Recorded data
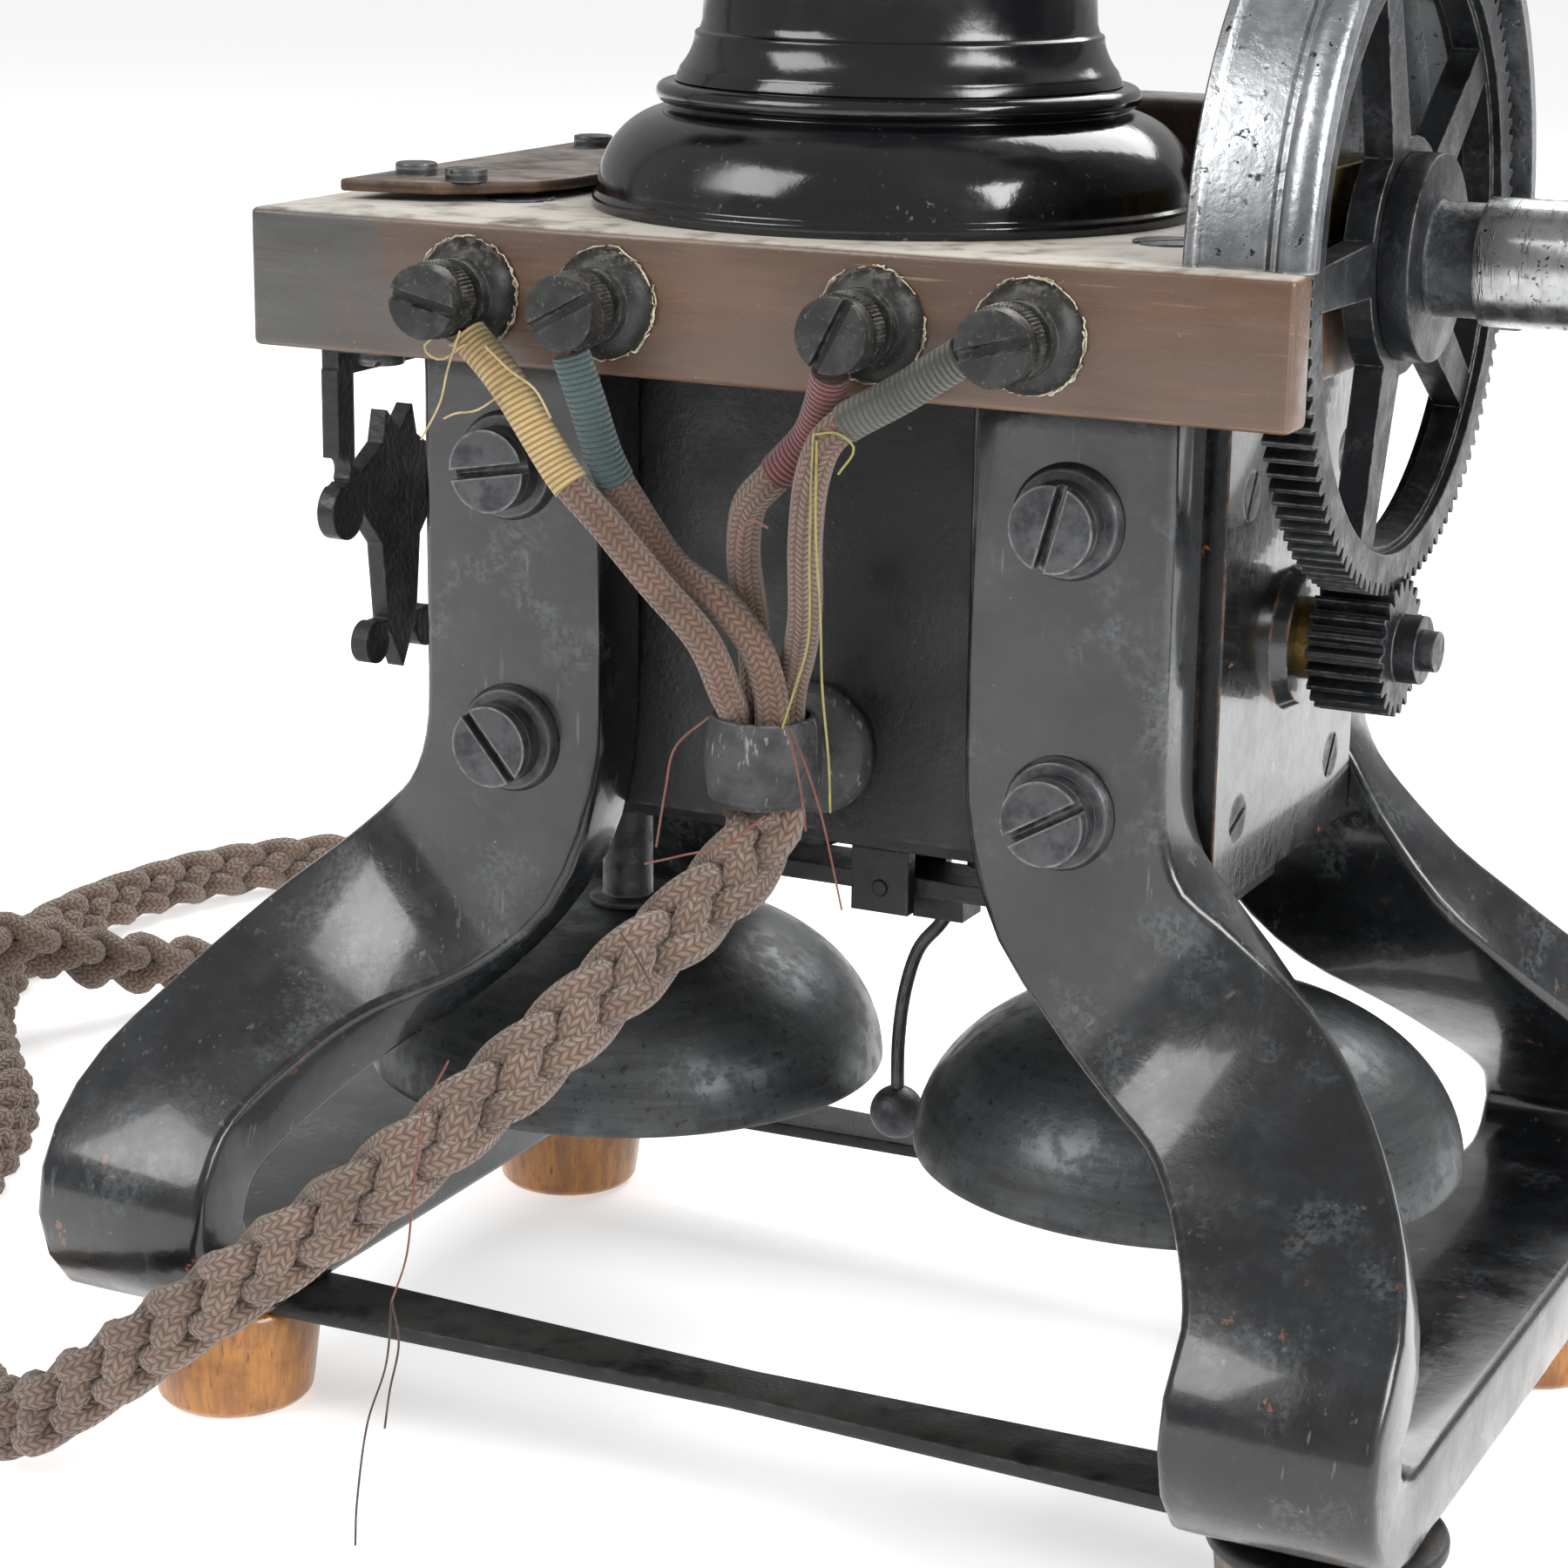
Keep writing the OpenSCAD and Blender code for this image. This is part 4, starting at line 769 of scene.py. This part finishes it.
built("rear_block_bar", [slab(rear_outline, BOARD_TOP, BOARD_TOP + REAR_BLOCK_H, 1.6, 4)], dark_fibre,
      ["rear_block"])

# ---------- column ----------
# The foot, the tube and the cap are turned from ebonite and polished black. Dust lies in the
# hollows and on the shoulders.
COLUMN_AT = Vector((0, -6, 0))
CAP_RISE = 96

ebonite, tree = new_finish("polished_ebonite")
dusting = product(tree, level(tree, 0.176, 0.159, 0.6), clouds(tree, 1.0, 0.62, 0.7),
                  clouds(tree, 9, 0.4, 0.6))
smear = clouds(tree, 15, 0.4, 0.7, 0.5)
shade = coats(tree, "#08080a", (smear, "#15161a"), (dusting, "#7c7870"),
              (clouds(tree, 0.8, 0.75, 0.8, 0.7), "#5f5c57"))
rough = add(tree, "ShaderNodeMapRange", {"Value": smear, "From Max": 0.5, "To Min": 0.1, "To Max": 0.24})[0]
lit(tree, shade, rough, uneven(tree, clouds(tree, 2, 0.3, 0.7), 0.08, 0.15), ior=EBONITE_IOR)



def arc(radius, height, size, degrees):
    """Points of a profile round a centre at (radius, height)."""
    return [(radius + size * math.cos(math.radians(a)), height + size * math.sin(math.radians(a)))
            for a in degrees]


foot_profile = [(0, 0), (37.4, 0), (37.4, 1.4), (36.8, 1.9)] + arc(26.6, 2, 10.2, range(4, 81, 4))
foot_profile += [(28.2, 12.3)] + arc(28.3, 13.8, 1.3, range(-80, 91, 17)) + [(0, 15.15)]
tube_profile = [(0, 15.2), (27.4, 15.2), (26.8, 16.4)]
tube_profile += [(24.9 + 1.9 * (1 - t / 8) ** 2, 16.6 + 4.4 * t / 8) for t in range(9)]
tube_profile += [(24.3, 21.3), (24, 22.4)]
tube_profile += [(16 + 7.8 * math.cos(math.pi / 2 * t / 24) ** 1.4, 26 + 34 * t / 24) for t in range(24)]
tube_profile += [(16, 60), (16, 84), (18.2, 85.5), (18.2, 88.5), (16, 90), (16, CAP_RISE), (0, CAP_RISE)]
cap_profile = [(0, 0), (16, 0), (19, 2), (20.2, 3.4), (20.6, 5.4), (20.2, 7), (19, 8), (17, 9), (10, 11),
               (8, 12.2), (7, 14), (0, 14)]
column_parts = [("foot", foot_profile, 0, 128, 0.15), ("tube", tube_profile, 0, 128, 0.2),
                ("cap", cap_profile, CAP_RISE, 96, 0.2)]
for part, profile, rise, steps, edge in column_parts:
    form = turned(profile, COLUMN_AT + Vector((0, 0, BOARD_TOP + rise)), steps=steps, edge=edge)
    built(f"column_{part}_turned", [form], ebonite, [f"column_{part}"])

# Boxwood, turned, oiled and dark.
boxwood, tree = new_finish("oiled_boxwood")
rings = clouds(tree, 1.4, 0.35, 0.65, stretch=(1, 1, 0.08))
shade = coats(tree, "#8a5a34", (rings, "#5e3a20"), (clouds(tree, 8, 0.4, 0.7, 0.5), "#3e2817"))
lit(tree, shade, 0.4, uneven(tree, rings, 0.08, radius=BEVEL_R))
clad(boxwood, "coil_bobbin")
clad(ebonite, "switch_block")

# ---------- gear guard ----------
# Half of a spun sheet steel cover over the wheel, with a lip on its left, a rolled bead on its
# right and a groove beside the bead. It is bright at the top, with painted shade on its lower ends, and rust
# has pitted it.
AXLE_Z = 155.3
GUARD_LEFT = 51.6
GUARD_RIGHT = 66.3


def half_above(shape, height):
    """Cuts a shape off below a height and closes the cut."""
    bmesh.ops.bisect_plane(shape, geom=shape.verts[:] + shape.edges[:] + shape.faces[:], dist=1e-4,
                           plane_co=(0, 0, height), plane_no=(0, 0, -1), clear_outer=True)
    bmesh.ops.holes_fill(shape, edges=[e for e in shape.edges if e.is_boundary], sides=0)
    bmesh.ops.recalc_face_normals(shape, faces=shape.faces[:])
    return shape


guard_profile = [(0, GUARD_LEFT), (44.7, GUARD_LEFT), (45, GUARD_LEFT + 0.3), (45, GUARD_LEFT + 1.3),
                 (44.6, GUARD_LEFT + 1.7), (44.15, GUARD_LEFT + 1.9), (44.3, 57), (44.2, 60.8), (43.6, 61.15),
                 (43.6, 61.75), (44.4, 62.1), (45.0, 62.7), (45.3, 63.8), (45.2, 65), (44.8, 65.9),
                 (44.2, GUARD_RIGHT), (42.4, GUARD_RIGHT), (42.4, GUARD_LEFT + 1.4), (0, GUARD_LEFT + 1.4)]

# Nickelled sheet steel: silvery grey with a cloudy stain, dark rust pits and painted shade that darkens the
# lower ends.
guard_steel, tree = new_finish("pitted_nickelled_steel")
pits = product(tree, clouds(tree, 1.3, 0.60, 0.66), clouds(tree, 8, 0.42, 0.55, seed=3))
fine_pits = clouds(tree, 0.6, 0.70, 0.74, seed=5)
stain = clouds(tree, 9, 0.35, 0.65, 0.7)
# Painted shade: the colour darkens towards the lower ends, near the board.
wear_and_painted_shade = add(tree, "ShaderNodeMapRange", {"Value": level(tree, 0.158, 0.178), "To Min": 0.85,
                                        "To Max": 0.1})[0]
shade = coats(tree, "#b4b6b8", (stain, "#8f9398"), (wear_and_painted_shade, "#63666a"), (fine_pits, "#4a4a4b"),
              (pits, "#2c2b2b"), (product(tree, edge_mask(tree, 0.6), clouds(tree, 2, 0.3, 0.6)), "#c9c8c4"))
rough = add(tree, "ShaderNodeMath", {0: pits, 1: 0.4, 2: patchy(tree, 3, 0.22, 0.42)},
            operation="MULTIPLY_ADD", use_clamp=True)[0]
relief = add(tree, "ShaderNodeMath", {0: pits, 1: -1.0, 2: clouds(tree, 1.2, 0.3, 0.7, 0.3)},
             operation="MULTIPLY_ADD")[0]
lit(tree, shade, rough, uneven(tree, relief, 0.15, 0.6), metallic=0.9)
guard = turned(guard_profile, (0, 0, AXLE_Z), "X", 160)
built("gear_guard_spun", [half_above(guard, BOARD_TOP)], guard_steel, ["gear_guard"])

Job
Go through the listing and copy all of it exactly.

Final answer
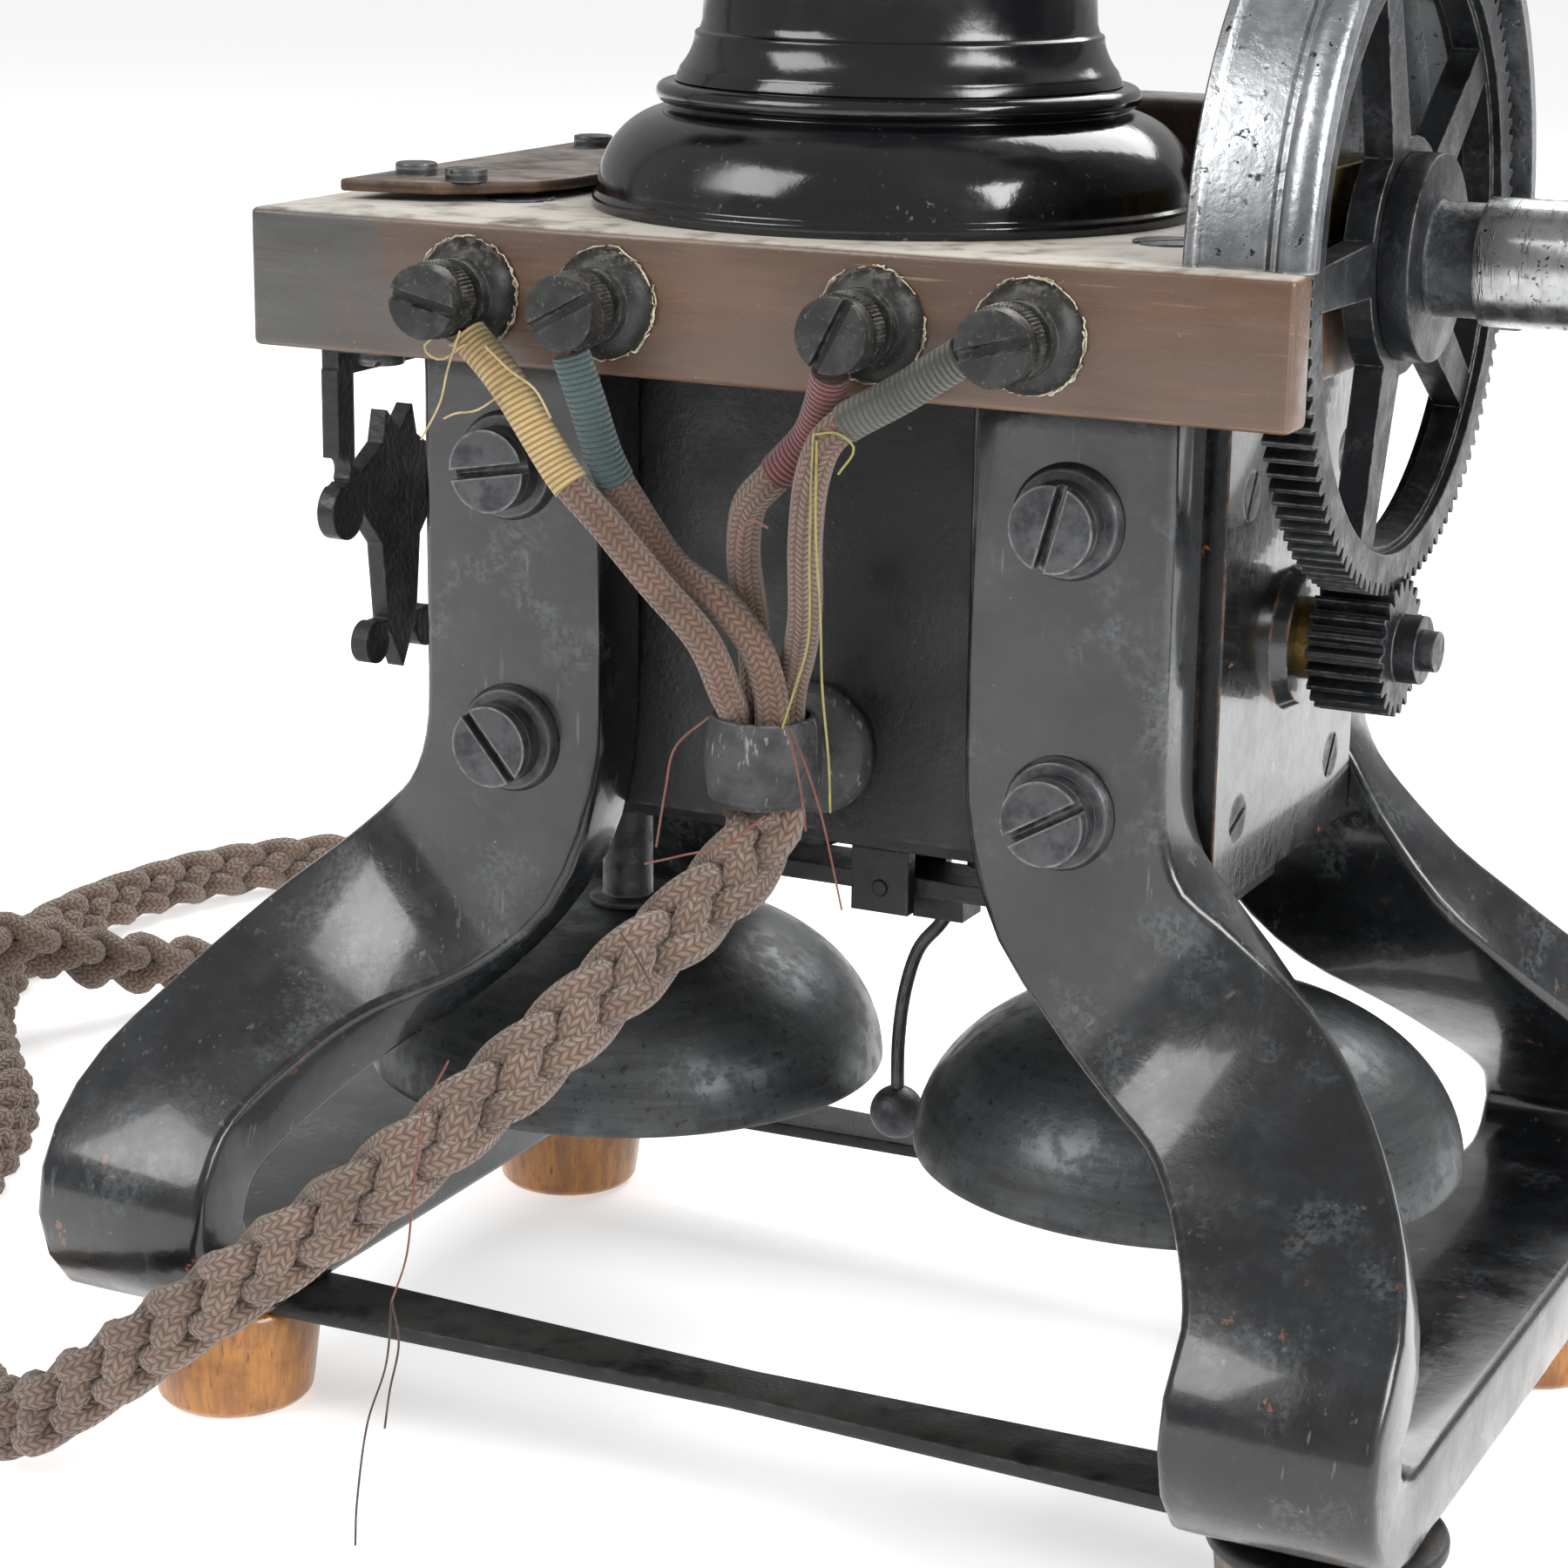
Keep writing the OpenSCAD and Blender code for this image. This is part 4, starting at line 769 of scene.py. This part finishes it.
built("rear_block_bar", [slab(rear_outline, BOARD_TOP, BOARD_TOP + REAR_BLOCK_H, 1.6, 4)], dark_fibre,
      ["rear_block"])

# ---------- column ----------
# The foot, the tube and the cap are turned from ebonite and polished black. Dust lies in the
# hollows and on the shoulders.
COLUMN_AT = Vector((0, -6, 0))
CAP_RISE = 96

ebonite, tree = new_finish("polished_ebonite")
dusting = product(tree, level(tree, 0.176, 0.159, 0.6), clouds(tree, 1.0, 0.62, 0.7),
                  clouds(tree, 9, 0.4, 0.6))
smear = clouds(tree, 15, 0.4, 0.7, 0.5)
shade = coats(tree, "#08080a", (smear, "#15161a"), (dusting, "#7c7870"),
              (clouds(tree, 0.8, 0.75, 0.8, 0.7), "#5f5c57"))
rough = add(tree, "ShaderNodeMapRange", {"Value": smear, "From Max": 0.5, "To Min": 0.1, "To Max": 0.24})[0]
lit(tree, shade, rough, uneven(tree, clouds(tree, 2, 0.3, 0.7), 0.08, 0.15), ior=EBONITE_IOR)



def arc(radius, height, size, degrees):
    """Points of a profile round a centre at (radius, height)."""
    return [(radius + size * math.cos(math.radians(a)), height + size * math.sin(math.radians(a)))
            for a in degrees]


foot_profile = [(0, 0), (37.4, 0), (37.4, 1.4), (36.8, 1.9)] + arc(26.6, 2, 10.2, range(4, 81, 4))
foot_profile += [(28.2, 12.3)] + arc(28.3, 13.8, 1.3, range(-80, 91, 17)) + [(0, 15.15)]
tube_profile = [(0, 15.2), (27.4, 15.2), (26.8, 16.4)]
tube_profile += [(24.9 + 1.9 * (1 - t / 8) ** 2, 16.6 + 4.4 * t / 8) for t in range(9)]
tube_profile += [(24.3, 21.3), (24, 22.4)]
tube_profile += [(16 + 7.8 * math.cos(math.pi / 2 * t / 24) ** 1.4, 26 + 34 * t / 24) for t in range(24)]
tube_profile += [(16, 60), (16, 84), (18.2, 85.5), (18.2, 88.5), (16, 90), (16, CAP_RISE), (0, CAP_RISE)]
cap_profile = [(0, 0), (16, 0), (19, 2), (20.2, 3.4), (20.6, 5.4), (20.2, 7), (19, 8), (17, 9), (10, 11),
               (8, 12.2), (7, 14), (0, 14)]
column_parts = [("foot", foot_profile, 0, 128, 0.15), ("tube", tube_profile, 0, 128, 0.2),
                ("cap", cap_profile, CAP_RISE, 96, 0.2)]
for part, profile, rise, steps, edge in column_parts:
    form = turned(profile, COLUMN_AT + Vector((0, 0, BOARD_TOP + rise)), steps=steps, edge=edge)
    built(f"column_{part}_turned", [form], ebonite, [f"column_{part}"])

# Boxwood, turned, oiled and dark.
boxwood, tree = new_finish("oiled_boxwood")
rings = clouds(tree, 1.4, 0.35, 0.65, stretch=(1, 1, 0.08))
shade = coats(tree, "#8a5a34", (rings, "#5e3a20"), (clouds(tree, 8, 0.4, 0.7, 0.5), "#3e2817"))
lit(tree, shade, 0.4, uneven(tree, rings, 0.08, radius=BEVEL_R))
clad(boxwood, "coil_bobbin")
clad(ebonite, "switch_block")

# ---------- gear guard ----------
# Half of a spun sheet steel cover over the wheel, with a lip on its left, a rolled bead on its
# right and a groove beside the bead. It is bright at the top, with painted shade on its lower ends, and rust
# has pitted it.
AXLE_Z = 155.3
GUARD_LEFT = 51.6
GUARD_RIGHT = 66.3


def half_above(shape, height):
    """Cuts a shape off below a height and closes the cut."""
    bmesh.ops.bisect_plane(shape, geom=shape.verts[:] + shape.edges[:] + shape.faces[:], dist=1e-4,
                           plane_co=(0, 0, height), plane_no=(0, 0, -1), clear_outer=True)
    bmesh.ops.holes_fill(shape, edges=[e for e in shape.edges if e.is_boundary], sides=0)
    bmesh.ops.recalc_face_normals(shape, faces=shape.faces[:])
    return shape


guard_profile = [(0, GUARD_LEFT), (44.7, GUARD_LEFT), (45, GUARD_LEFT + 0.3), (45, GUARD_LEFT + 1.3),
                 (44.6, GUARD_LEFT + 1.7), (44.15, GUARD_LEFT + 1.9), (44.3, 57), (44.2, 60.8), (43.6, 61.15),
                 (43.6, 61.75), (44.4, 62.1), (45.0, 62.7), (45.3, 63.8), (45.2, 65), (44.8, 65.9),
                 (44.2, GUARD_RIGHT), (42.4, GUARD_RIGHT), (42.4, GUARD_LEFT + 1.4), (0, GUARD_LEFT + 1.4)]

# Nickelled sheet steel: silvery grey with a cloudy stain, dark rust pits and painted shade that darkens the
# lower ends.
guard_steel, tree = new_finish("pitted_nickelled_steel")
pits = product(tree, clouds(tree, 1.3, 0.60, 0.66), clouds(tree, 8, 0.42, 0.55, seed=3))
fine_pits = clouds(tree, 0.6, 0.70, 0.74, seed=5)
stain = clouds(tree, 9, 0.35, 0.65, 0.7)
# Painted shade: the colour darkens towards the lower ends, near the board.
wear_and_painted_shade = add(tree, "ShaderNodeMapRange", {"Value": level(tree, 0.158, 0.178), "To Min": 0.85,
                                        "To Max": 0.1})[0]
shade = coats(tree, "#b4b6b8", (stain, "#8f9398"), (wear_and_painted_shade, "#63666a"), (fine_pits, "#4a4a4b"),
              (pits, "#2c2b2b"), (product(tree, edge_mask(tree, 0.6), clouds(tree, 2, 0.3, 0.6)), "#c9c8c4"))
rough = add(tree, "ShaderNodeMath", {0: pits, 1: 0.4, 2: patchy(tree, 3, 0.22, 0.42)},
            operation="MULTIPLY_ADD", use_clamp=True)[0]
relief = add(tree, "ShaderNodeMath", {0: pits, 1: -1.0, 2: clouds(tree, 1.2, 0.3, 0.7, 0.3)},
             operation="MULTIPLY_ADD")[0]
lit(tree, shade, rough, uneven(tree, relief, 0.15, 0.6), metallic=0.9)
guard = turned(guard_profile, (0, 0, AXLE_Z), "X", 160)
built("gear_guard_spun", [half_above(guard, BOARD_TOP)], guard_steel, ["gear_guard"])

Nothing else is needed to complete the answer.